__Your task__
Give back the lines exactly, from the first one to the line with "module rod_ear_bottom() rod_ear(-ear_z", both ends included.

__Source data__
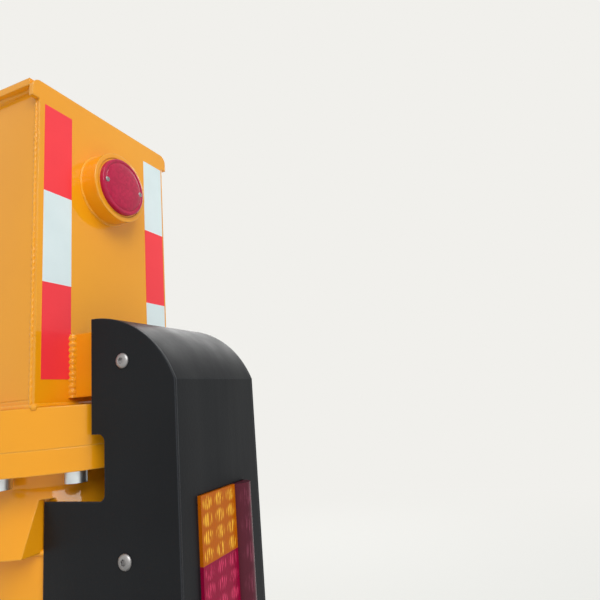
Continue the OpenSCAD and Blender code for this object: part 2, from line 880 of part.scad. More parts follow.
// Ear on the beam's inner side for the rod's pin, with the pin's end in it
module rod_ear(z0, head_z) {
  color(PAINT)
    on_pivot() {
      translate([0, 0, z0])
        linear_extrude(ear_t)
          polygon([
            [cyl_rod_x - ear_root_w, half_w], [cyl_rod_x + ear_root_w, half_w],
            [cyl_rod_x + eye_r, cyl_rod_y], [cyl_rod_x - eye_r, cyl_rod_y]
          ]);
      translate([cyl_rod_x, cyl_rod_y, z0]) cylinder(r = eye_r, h = ear_t);
      translate([cyl_rod_x, cyl_rod_y, head_z]) cylinder(r = cyl_pin_r + 8, h = 8);
    }
}

module rod_ear_top() rod_ear(ear_z, ear_z + ear_t);

module rod_ear_bottom() rod_ear(-ear_z - ear_t, -ear_z - ear_t - 8);

module leg_tube() {
  color(CHROME)
    jack_ring(leg_foot_z + leg_cap_t, leg_head_z - leg_foot_z - leg_cap_t, leg_r, leg_r - leg_wall);
}

// Guide ring that runs in the outer tube
module leg_guide() {
  color(BRONZE)
    jack_ring(guide_top_z - guide_h, guide_h, jack_bore_r - slide_fit, leg_r + weld_gap);
}

module leg_foot() {
  color(CHROME)
    on_pivot()
      translate([jack_x, jack_y, 0]) {
        translate([0, 0, leg_foot_z]) cylinder(r = leg_r, h = leg_cap_t, $fn = FINE);
        translate([0, 0, ball_z]) cylinder(r = neck_r, h = leg_foot_z - ball_z + 1);
        translate([0, 0, ball_z]) sphere(r = ball_r);
      }
}

module foot_ring() {
  color(ZINC) jack_ring(ring_top_z - ring_t, ring_t, ring_r, ring_bore_r);
}

module foot_sole() {
  top = ring_top_z - ring_t;
  color(ZINC)
    on_pivot()
      translate([jack_x, jack_y, 0])
        difference() {
          rotate_extrude($fn = FINE)
            polygon([
              [0, sole_z], [foot_r, sole_z], [foot_r, sole_z + sole_t],
              [ring_r + 14, top - 22], [ring_r, top - 12], [ring_r, top], [0, top]
            ]);
          translate([0, 0, ball_z]) sphere(r = ball_r + slide_fit);
        }
}

module swing_barrel() {
  color(BLACK)
    on_cylinder()
      difference() {
        union() {
          translate([0, 0, -eye_h / 2]) cylinder(r = eye_r, h = eye_h);
          translate([0, -eye_r * 0.7, -eye_h / 2]) cube([barrel_start + 4, eye_r * 1.4, eye_h]);
          translate([barrel_start, 0, 0]) rotate([0, 90, 0]) cylinder(r = barrel_r, h = barrel_l - barrel_start);
        }
        translate([0, 0, -eye_h]) cylinder(r = cyl_pin_r + pin_fit, h = 2 * eye_h);
        translate([barrel_start + 20, 0, 0])
          rotate([0, 90, 0]) cylinder(r = barrel_r - barrel_wall, h = barrel_l);
      }
}

module swing_gland() {
  color(BLACK)
    on_cylinder()
      translate([barrel_l, 0, 0])
        rotate([0, 90, 0])
          difference() {
            cylinder(r = barrel_r - 2, h = gland_l);
            translate([0, 0, -1]) cylinder(r = rod_r + slide_fit, h = gland_l + 2);
          }
}

module swing_rod() {
  color(CHROME)
    on_cylinder() {
      translate([piston_x, 0, 0]) rotate([0, 90, 0]) cylinder(r = rod_r, h = cyl_len - piston_x);
      translate([piston_x, 0, 0])
        rotate([0, 90, 0]) cylinder(r = barrel_r - barrel_wall - slide_fit, h = piston_l);
      translate([cyl_len, 0, -eye_h / 2]) cylinder(r = eye_r, h = eye_h);
    }
}

base_plate();
lug_top();
lug_bottom();
gusset_top();
gusset_bottom();
pivot_pin();
cyl_ear_top();
cyl_ear_bottom();
cyl_pin();
side_outer();
side_inner();
top_plate();
bottom_plate();
end_plate();
hub_tube();
hub_bush_top();
hub_bush_bottom();
beam_flange();
leg_flange();
jack_collar();
jack_tube();
jack_sleeve();
jack_gland();
reflector_cup();
reflector_lens();
guard_stay_upper();
guard_stay_lower();
guard_side_outer();
guard_side_inner();
guard_back();
lamp_housing();
lamp_amber();
lamp_red();
lamp_clear();
lamp_strip();
pipe_front();
pipe_rear();
jack_hose();
hose_port();
hose_union();
rod_ear_top();
rod_ear_bottom();
leg_tube();
leg_guide();
leg_foot();
foot_ring();
foot_sole();
swing_barrel();
swing_gland();
swing_rod();
for (i = [1:8])
  flange_bolt(i - 1);
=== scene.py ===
import math

import bmesh
import bpy
from mathutils import Matrix, Vector


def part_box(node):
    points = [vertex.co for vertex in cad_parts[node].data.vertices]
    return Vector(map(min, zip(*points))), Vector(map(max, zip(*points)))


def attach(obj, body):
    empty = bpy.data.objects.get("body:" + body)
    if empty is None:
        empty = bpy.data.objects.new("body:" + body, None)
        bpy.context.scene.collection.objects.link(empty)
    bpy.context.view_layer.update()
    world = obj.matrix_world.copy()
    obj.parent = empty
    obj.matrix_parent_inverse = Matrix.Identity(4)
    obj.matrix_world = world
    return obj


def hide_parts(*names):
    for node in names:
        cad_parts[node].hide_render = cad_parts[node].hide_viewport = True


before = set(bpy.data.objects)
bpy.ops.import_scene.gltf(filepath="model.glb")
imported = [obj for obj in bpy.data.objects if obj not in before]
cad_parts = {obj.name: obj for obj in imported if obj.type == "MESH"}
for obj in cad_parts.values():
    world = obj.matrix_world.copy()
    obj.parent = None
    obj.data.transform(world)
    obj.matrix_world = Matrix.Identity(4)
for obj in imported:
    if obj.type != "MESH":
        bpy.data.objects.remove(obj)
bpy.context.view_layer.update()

scene = bpy.context.scene
scene.view_settings.view_transform = "Standard"

# The viewpoint: a wide lens at the height of the lamp guard, behind the leg and a little outside
# it, tipped up slightly, in the photograph's square frame. Near and far are equally sharp.
camera = bpy.data.objects.new("viewpoint", bpy.data.cameras.new("viewpoint"))
scene.collection.objects.link(camera)
scene.camera = camera
camera.data.lens = 30.45
camera.data.sensor_width = 36
camera.data.clip_end = 200
lens_right = Vector((0.9158, 0.3935, -0.0804))
lens_up = Vector((0.1477, -0.1437, 0.9785))
lens_back = Vector((0.3735, -0.9080, -0.1898))
lens_turn = Matrix((lens_right, lens_up, lens_back)).transposed().to_quaternion()
camera.matrix_world = Matrix.LocRotScale(Vector((3.4090, -0.8163, -0.2454)), lens_turn, None)


def linear(code):
    """The linear colour of an sRGB hex value."""
    parts = [int(code[i:i + 2], 16) / 255 for i in (1, 3, 5)]
    return [p / 12.92 if p <= 0.04045 else ((p + 0.055) / 1.055) ** 2.4 for p in parts] + [1.0]


def node(owner, kind, links=None, **settings):
    """Adds a node to a material or world, sets it, and links or fills its inputs."""
    made = owner.node_tree.nodes.new(kind)
    for name, value in settings.items():
        setattr(made, name, value)
    for socket, source in (links or {}).items():
        if isinstance(source, bpy.types.NodeSocket):
            owner.node_tree.links.new(source, made.inputs[socket])
        else:
            made.inputs[socket].default_value = source
    return made


# The floor: pale smooth screed, as far below the leg as the foot reaches at full stroke. Away from
# the object it turns into the plain backdrop's own colour, to the eye and in reflections.
floor_z = -1.672
floor_half = 40
floor_middle = (2.2, -0.1, floor_z)
fade_start = 1.5
fade_end = 7.0
backdrop_code = "#F1F0EC"
floor_mesh = bpy.data.meshes.new("floor")
floor_mesh.from_pydata([(x * floor_half, y * floor_half, floor_z)
                        for x, y in ((-1, -1), (1, -1), (1, 1), (-1, 1))], [], [(0, 1, 2, 3)])
floor = bpy.data.objects.new("floor", floor_mesh)
scene.collection.objects.link(floor)
# Trowelled screed: a dead matte, even grey-white that shows nothing but the object's soft shadow.
screed = bpy.data.materials.new("pale screed")
screed.use_nodes = True
screed_shader = screed.node_tree.nodes["Principled BSDF"]
screed_shader.inputs["Base Color"].default_value = linear("#E4E2DC")
screed_shader.inputs["Roughness"].default_value = 0.9
spot_on_floor = node(screed, "ShaderNodeTexCoord").outputs["Object"]
from_middle = node(screed, "ShaderNodeVectorMath", {0: spot_on_floor, 1: floor_middle},
                   operation="DISTANCE")
faded = node(screed, "ShaderNodeMapRange", {"Value": from_middle.outputs["Value"],
                                            "From Min": fade_start, "From Max": fade_end},
             interpolation_type="SMOOTHSTEP")
glow_of_floor = node(screed, "ShaderNodeEmission", {"Color": linear(backdrop_code)})
floor_ray = node(screed, "ShaderNodeLightPath")
floor_seen = node(screed, "ShaderNodeMath", {0: floor_ray.outputs["Is Camera Ray"],
                                             1: floor_ray.outputs["Is Transmission Ray"]},
                  operation="MAXIMUM")
floor_shown = node(screed, "ShaderNodeMath", {0: floor_seen.outputs[0],
                                              1: floor_ray.outputs["Is Glossy Ray"]},
                   operation="MAXIMUM")
shown = node(screed, "ShaderNodeMath", {0: faded.outputs[0], 1: floor_shown.outputs[0]},
             operation="MULTIPLY")
both = node(screed, "ShaderNodeMixShader", {0: shown.outputs[0], 1: screed_shader.outputs[0],
                                            2: glow_of_floor.outputs[0]})
screed.node_tree.links.new(both.outputs[0], screed.node_tree.nodes["Material Output"].inputs["Surface"])
floor_mesh.materials.append(screed)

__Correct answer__
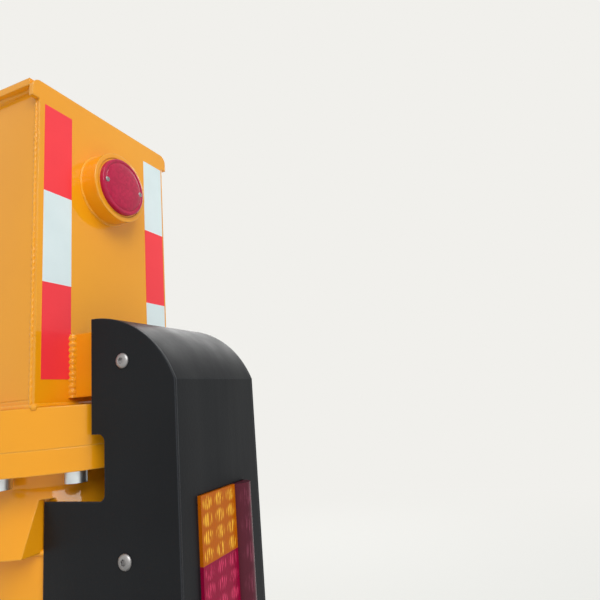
Continue the OpenSCAD and Blender code for this object: part 2, from line 880 of part.scad. More parts follow.
// Ear on the beam's inner side for the rod's pin, with the pin's end in it
module rod_ear(z0, head_z) {
  color(PAINT)
    on_pivot() {
      translate([0, 0, z0])
        linear_extrude(ear_t)
          polygon([
            [cyl_rod_x - ear_root_w, half_w], [cyl_rod_x + ear_root_w, half_w],
            [cyl_rod_x + eye_r, cyl_rod_y], [cyl_rod_x - eye_r, cyl_rod_y]
          ]);
      translate([cyl_rod_x, cyl_rod_y, z0]) cylinder(r = eye_r, h = ear_t);
      translate([cyl_rod_x, cyl_rod_y, head_z]) cylinder(r = cyl_pin_r + 8, h = 8);
    }
}

module rod_ear_top() rod_ear(ear_z, ear_z + ear_t);

module rod_ear_bottom() rod_ear(-ear_z - ear_t, -ear_z - ear_t - 8);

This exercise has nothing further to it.